Electrochemical co-deposition of cobalt and graphene, produced from recycled polypropylene, on TiO2 nanotube as a new catalyst for photoelectrochemical water splitting

Abstract

In this study, to improve the photoelectrochemical properties of TiO2 nanotubes (TNT), the hybrid TNT-graphene-Co(OH)2 was prepared using electrodeposition of graphene and cobalt salt. The employed graphene was obtained from the waste polypropylene using chemical vapor deposition method. The hybrid material showed high thermal stability and promising visible light absorption. Moreover, its XRD pattern and Raman spectrum are in accordance with the precursors.

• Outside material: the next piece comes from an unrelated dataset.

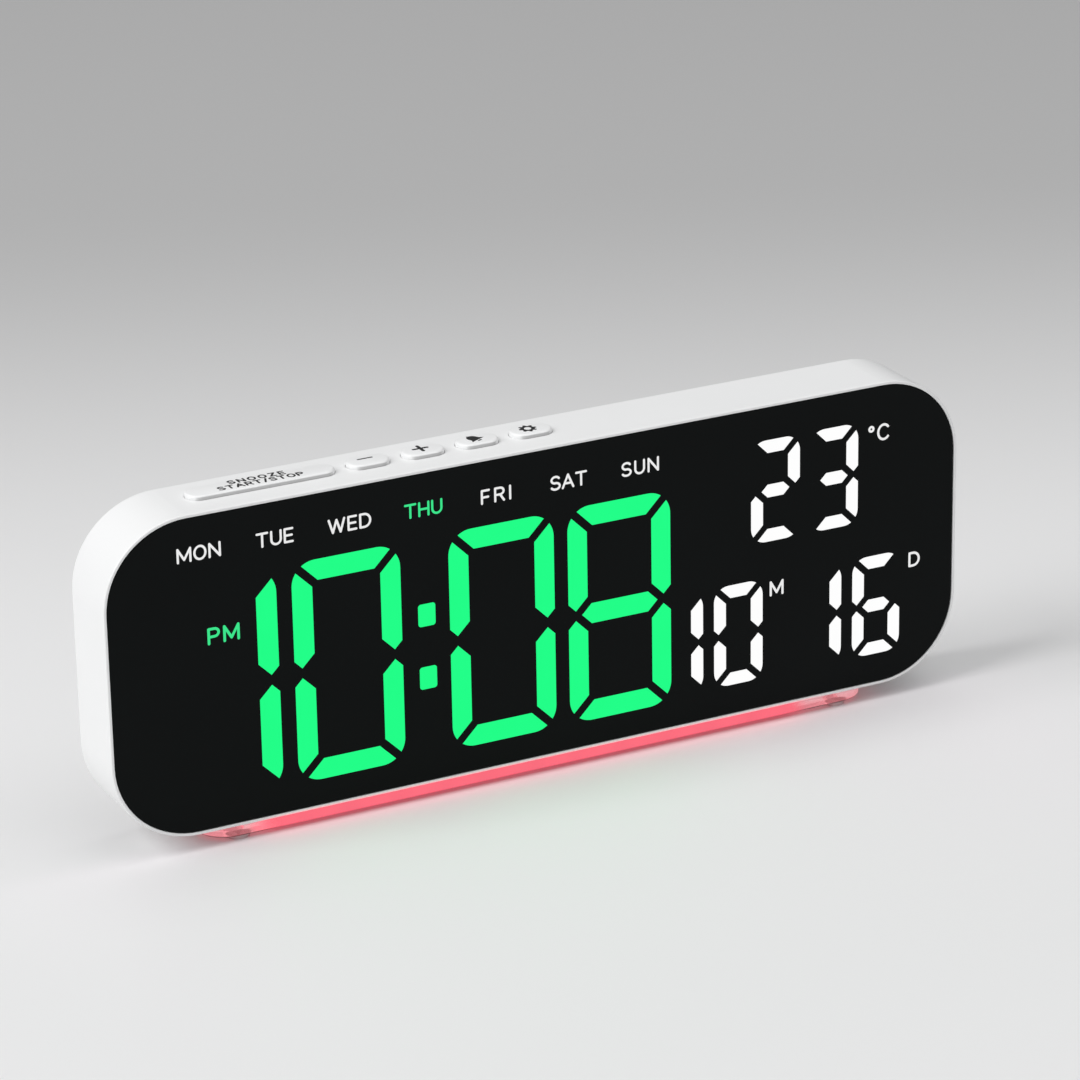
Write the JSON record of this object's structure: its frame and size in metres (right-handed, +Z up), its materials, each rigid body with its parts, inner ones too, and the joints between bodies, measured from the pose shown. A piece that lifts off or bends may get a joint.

The photoelectrochemical performance of this hybrid material was investigated using linear sweep voltammetry, transient open circuit potential, and chronoamperometry. Because of the existence of graphene, the prepared hybrid material exhibited excellent photoelectrochemical properties and the results were more appropriate than those of TNT and cobalt deposited TNT. Among the various samples with different amounts of graphene, the sample with the highest graphene content showed the highest photoelectrochemical abilities. This improvement is mainly related to the visible-light harvesting ability of graphene and facile recombination of photogenerated electron-hole pairs due to the synergistic effect of the involved materials.